Önceki gece (AKP Genel Başkan Yardımcısı) Haluk İpek ve Alanya’daki yakın dostlarıyla yemekteyiz AGC Bistro’da…
İpek’in telefonu çaldı; arayan (bilinmeyen bir yerde) ailece tatilde olan Başbakan’dı.
“Buyrun efendim; Alanya’dayım, dinleniyorum” diye başladı ilk cümlesine…
Konuşmanın akışından anladığım, Başbakan; selam sabah, hal hatır ettikten sonra, bir konuya girecek oldu ama İpek, "Efendim, Cuma günü nasılsa yüz yüze görüşeceğiz, detayları o zaman konuşuruz. Size de iyi tatiller dilerim efendim" diyerek telefonu kapattı.
Telefonun ucundaki kişi Başbakan’dı ve bir şeyler söylemek istediği halde, partisinin Seçim İşleri Başkanı, lafı neredeyse ağzına tıkamıştı.

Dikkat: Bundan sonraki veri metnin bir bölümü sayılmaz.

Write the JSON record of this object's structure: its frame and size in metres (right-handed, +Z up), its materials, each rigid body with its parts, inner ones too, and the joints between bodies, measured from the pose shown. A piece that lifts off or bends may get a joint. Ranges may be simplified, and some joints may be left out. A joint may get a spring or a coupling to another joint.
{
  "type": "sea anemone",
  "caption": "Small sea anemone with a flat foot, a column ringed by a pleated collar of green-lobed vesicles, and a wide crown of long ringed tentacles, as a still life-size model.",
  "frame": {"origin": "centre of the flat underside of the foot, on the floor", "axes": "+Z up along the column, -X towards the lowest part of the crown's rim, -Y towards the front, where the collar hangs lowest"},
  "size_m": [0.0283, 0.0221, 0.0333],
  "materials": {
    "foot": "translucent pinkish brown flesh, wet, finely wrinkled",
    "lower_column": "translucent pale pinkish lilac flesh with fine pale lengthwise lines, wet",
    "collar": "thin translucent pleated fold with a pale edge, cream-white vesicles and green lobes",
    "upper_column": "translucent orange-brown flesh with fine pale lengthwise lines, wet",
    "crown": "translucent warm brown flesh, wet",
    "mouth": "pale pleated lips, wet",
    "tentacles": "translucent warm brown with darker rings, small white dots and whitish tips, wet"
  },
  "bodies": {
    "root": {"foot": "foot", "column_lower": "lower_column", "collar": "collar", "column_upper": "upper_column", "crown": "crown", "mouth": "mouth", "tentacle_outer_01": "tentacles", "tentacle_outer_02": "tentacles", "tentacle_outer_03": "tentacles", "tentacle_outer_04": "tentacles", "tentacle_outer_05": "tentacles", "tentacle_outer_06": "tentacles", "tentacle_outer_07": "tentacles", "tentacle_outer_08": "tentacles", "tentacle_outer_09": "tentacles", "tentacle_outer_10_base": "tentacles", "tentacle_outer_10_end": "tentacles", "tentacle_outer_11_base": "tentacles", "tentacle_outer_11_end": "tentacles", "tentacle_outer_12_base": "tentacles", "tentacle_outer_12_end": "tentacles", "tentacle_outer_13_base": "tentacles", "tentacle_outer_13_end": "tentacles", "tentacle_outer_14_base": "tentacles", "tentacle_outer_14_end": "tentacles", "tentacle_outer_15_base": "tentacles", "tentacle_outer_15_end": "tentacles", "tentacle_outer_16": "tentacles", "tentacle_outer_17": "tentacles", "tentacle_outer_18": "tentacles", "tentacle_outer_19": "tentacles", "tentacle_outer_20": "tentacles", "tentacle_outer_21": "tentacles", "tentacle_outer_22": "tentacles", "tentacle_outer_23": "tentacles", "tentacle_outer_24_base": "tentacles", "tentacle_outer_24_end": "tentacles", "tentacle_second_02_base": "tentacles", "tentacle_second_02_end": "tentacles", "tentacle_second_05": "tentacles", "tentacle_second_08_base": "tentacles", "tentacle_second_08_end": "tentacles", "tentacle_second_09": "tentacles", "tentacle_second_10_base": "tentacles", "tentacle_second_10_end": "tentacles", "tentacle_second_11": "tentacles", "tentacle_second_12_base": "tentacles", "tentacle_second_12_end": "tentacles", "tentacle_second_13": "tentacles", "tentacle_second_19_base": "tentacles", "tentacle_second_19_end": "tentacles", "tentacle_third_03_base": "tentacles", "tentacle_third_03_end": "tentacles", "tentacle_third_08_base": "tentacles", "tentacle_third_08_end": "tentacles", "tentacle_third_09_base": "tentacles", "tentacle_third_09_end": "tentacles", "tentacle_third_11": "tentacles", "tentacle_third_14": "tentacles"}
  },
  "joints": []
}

Hatta masada bulunan bir arkadaş, “Ben olsam sabaha kadar konuşsa konuşurdum” dedi şakayla karışık…
Gülüştük hep birlikte…
İpek, “Sayın Başbakan’ın hangi konuya gireceğini anladım ve telefonda o konuya girmesini istemedim. O da benim ne demek istediğimi anladı ve kapattı zaten. Sayın Başbakan, benim ne diyeceğimi daha konuşmaya başlamadan bilir, ben de onun ne diyeceğini bilirim” diye anlattı.

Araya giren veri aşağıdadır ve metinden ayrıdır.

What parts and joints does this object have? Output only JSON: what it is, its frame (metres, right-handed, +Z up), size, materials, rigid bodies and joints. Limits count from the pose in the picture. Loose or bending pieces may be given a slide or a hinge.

Bu ülkede telefon dinlemeleri o kadar ayyuka çıkmış ki, Başbakan’la en yakın kurmayı bile konuşamıyor güvenle…
Bu nasıl bir demokrasidir?
Bu nasıl bir iletişim özgürlüğüdür?
Bu nasıl özel hayatın gizliliğidir?
Yıllar yılı, “Bu ülkeyi en çok biz seviyoruz” diyerek bu hale getirenler utansın!
Yarattıkları korku, kuşku ve şüphe imparatorlukları bir bir başlarına yıkılsın onların!
…
Hiç bir siyasal başarı yoktur ki, tek kişilik olsun.

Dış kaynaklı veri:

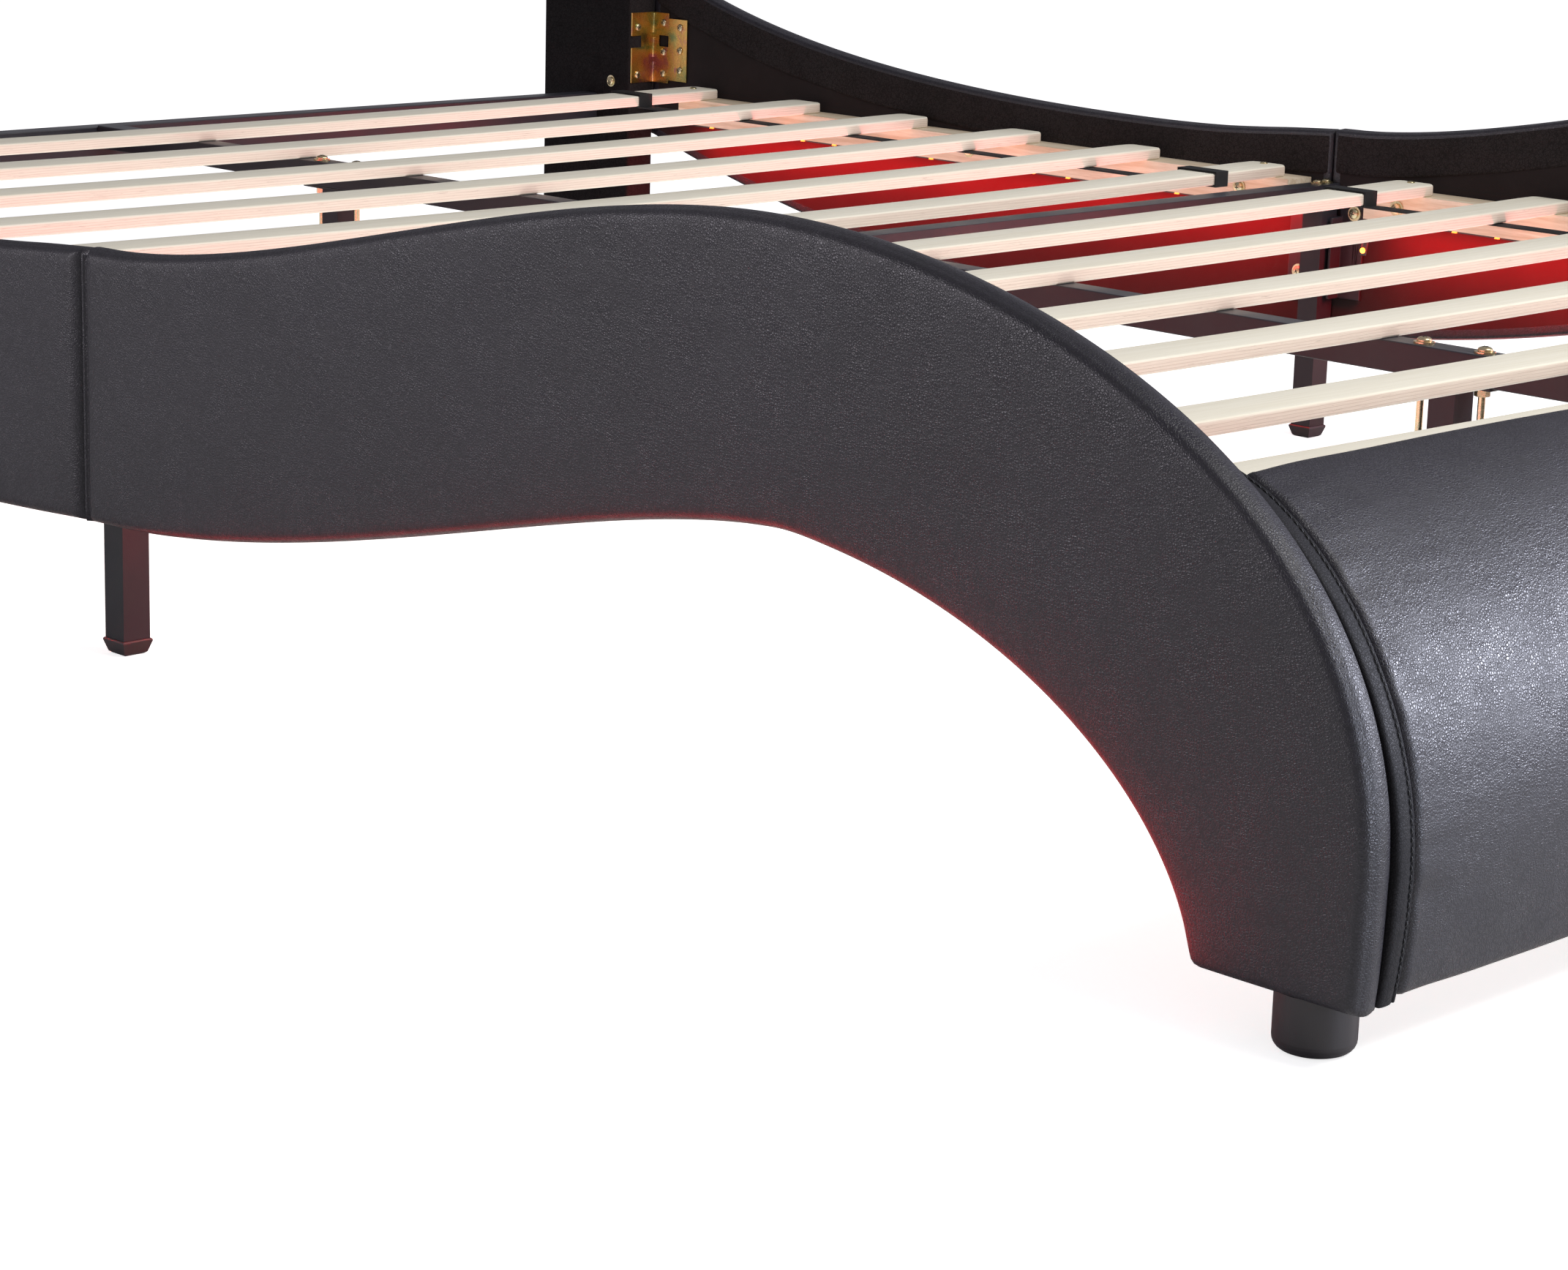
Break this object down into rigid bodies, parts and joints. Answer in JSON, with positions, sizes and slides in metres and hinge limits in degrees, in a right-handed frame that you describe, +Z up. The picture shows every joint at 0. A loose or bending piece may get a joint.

Hiç kuşku yok ki, Recep Tayyip Erdoğan’ın siyasal başarısının arkasında da (AKP Genel Başkan Yardımcısı) Haluk İpek gibi nice isimsiz kahramanlar var.
Haluk İpek’in Erdoğan’la ilişkisi siyasi yasaklı olduğu yıllara kadar uzanıyor.
AKP’nin tek başına iktidar olduğu 2002 seçimleri sonrasında, milletvekili olamayan Erdoğan’ın siyasi yasağının kaldırılarak, önce milletvekili, ardından da Başbakan olduğu süreci yöneten “Hukuk Ekibi”nin başındaki kişidir Haluk İpek…
Son Anayasa değişikliği referandumu da dahil olmak üzere, hükümetin gerçekleştirdiği yahut gerçekleştirmeye çalıştığı tüm hukuksal ve anayasal hamleleri planlayan, sevk ve idare eden kişidir aynı zamanda…
O’nu, AKP’nin (muhtemel) üçüncü dönem iktidarında, Adalet Bakanı olarak kabinede görürsem hiç şaşırmam.
Bir avukat olmasının ötesinde, sadece yerel hukuku değil, çağdaş AB hukuku ve dünya hukukunu da çok iyi bilen Haluk İpek’le Türk Adaleti’nin yeni ufuklara açılacağından hiç kuşkum yok.
Alanya’yı sadece tatilini geçirdiği ve balık avladığı bir sahil kenti olarak görmediğini her fırsatta hissettiren, her konuda en az bir Alanyalı kadar duyarlı olan İpek’le, Alanya’ya dair çok şeyler konuştuk.
Ama, Alanya’nın selameti için, şimdilik “off the record!”
Ancak, memnuniyetle ifade etmem gerekir ki, Alanya’nın beklentilerini yine başarıyla, “planlayarak, sevk ve idare” ederek gerçekleştireceğine olan inancım bir kere daha tazelendi.
Fahri Alanyalı, bizden biri Haluk İpek’i bizler de seviyoruz.